At the end of day, the only thing that data scientists want is tabular data for their analysis. They do not want to spend hours or days preparing data. How does a data engineer handle the massive amount of data that is being streamed at them from IoT devices and apps, and at the same time add structure to it so that data scientists can focus on finding insights and not preparing data? By the way, you need to do this within minutes (sometimes seconds). Oh… and there are a lot of other data sources that you need to ingest, and the current providers of data are changing their structure.
GoPro has massive amounts of heterogeneous data being streamed from their consumer devices and applications, and they have developed the concept of “dynamic DDL” to structure their streamed data on the fly using Spark Streaming, Kafka, HBase, Hive and S3. The idea is simple: Add structure (schema) to the data as soon as possible; allow the providers of the data to dictate the structure; and automatically create event-based and state-based tables (DDL) for all data sources to allow data scientists to access the data via their lingua franca, SQL, within minutes.
Session hashtag: #SFdev6
David is an Architect in the Data Science and Engineering team at GoPro and the creator of their Spark-Kafka data ingestion pipeline.
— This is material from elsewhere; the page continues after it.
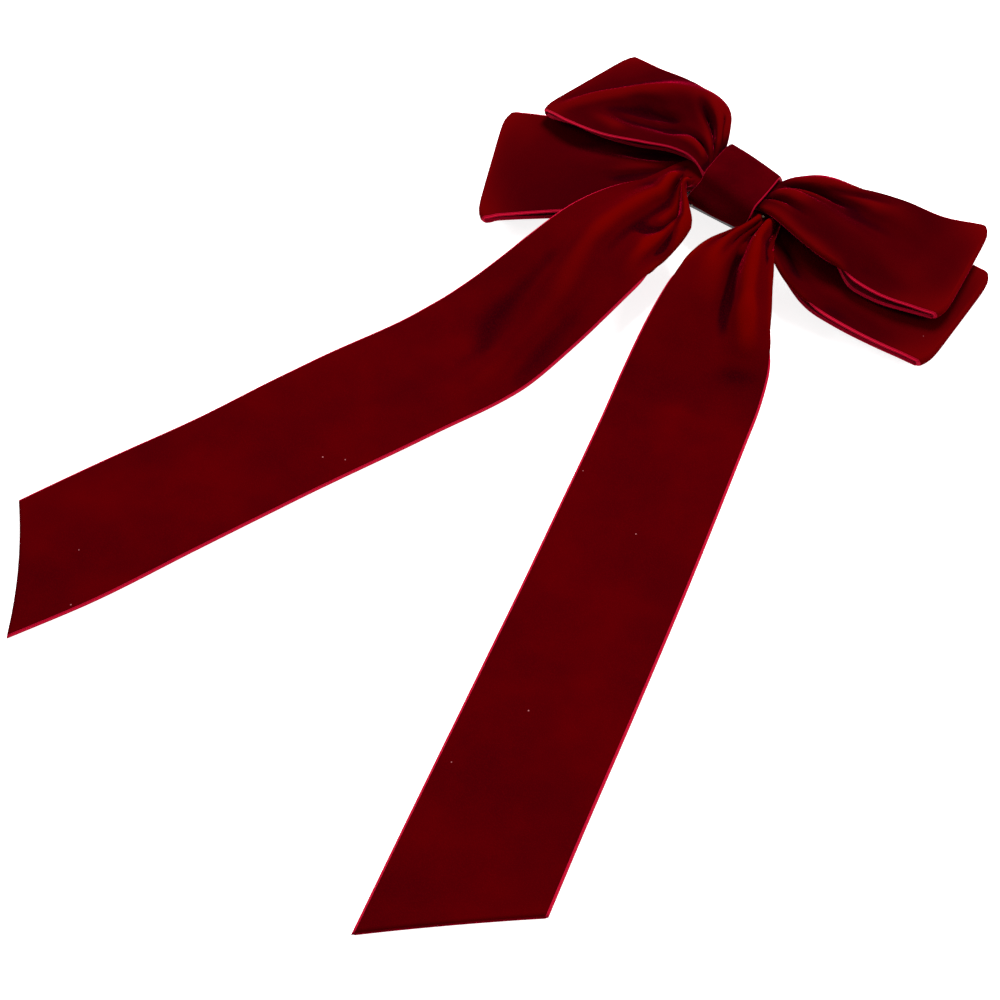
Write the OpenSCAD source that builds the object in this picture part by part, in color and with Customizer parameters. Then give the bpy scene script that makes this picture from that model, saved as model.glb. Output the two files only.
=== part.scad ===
// Velvet hair bow on a French barrette, lying on its back.
//
// +X runs along the barrette, +Y points up the bow and the two tails run towards -Y.
// +Z points out of the front of the bow.  The origin is the middle of the underside of
// the barrette's clasp arm, which is also what the bow rests on.  Millimetres and degrees.

/* [Ribbon] */
// Width of the velvet ribbon of the loops and tails
ribbon_w = 40; // [32:1:48]
// Thickness of one layer of velvet, pile and ground together
ribbon_t = 1.2; // [0.8:0.1:1.6]
// Width of every ribbon where the knot gathers it
waist_w = 12.4; // [10:0.2:15]
// Distance over which a loop fans out from the waist to its full width
loop_fan = 50; // [35:1:60]
// Distance over which a tail fans out from the waist to its full width
tail_fan = 60; // [40:1:80]

/* [Upper loops] */
// Reach of each upper loop from the middle of the knot
upper_reach = 67; // [54:1:82]
// Angle of the upper loops above the line of the barrette
upper_tilt = 12; // [0:1:20]
// Height of the outer folds of the upper loops
upper_end_z = 10; // [9:0.5:16]
// How far the upper loops arch up between knot and fold
upper_arch = 3.2; // [2:0.1:6]
// Extra thickness in the middle of an upper loop, where it is puffed out
upper_puff = 3; // [0:0.5:6]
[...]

He has been developing scalable data processing pipelines and eCommerce systems for over 20 years in Silicon Valley. David’s current big data interests include streaming data as fast as possible from devices to near real-time dashboards and switching his primary programming language to Scala from Java after nearly 20 years. He holds a B.Sc. in Computer Science from The Ohio State University.
Hao joined the Data Science and Engineering team at GoPro in 2016 and immediately started cranking out Java and Scala code for use in both the Spark Streaming and batch data pipelines. Hao continuously supports the data publishing needs of the device and software application development teams at GoPro and assists them in utilizing the most appropriate and efficient ways to stream and store their data. He has a M.Sc. in Computer Science from Northeastern University.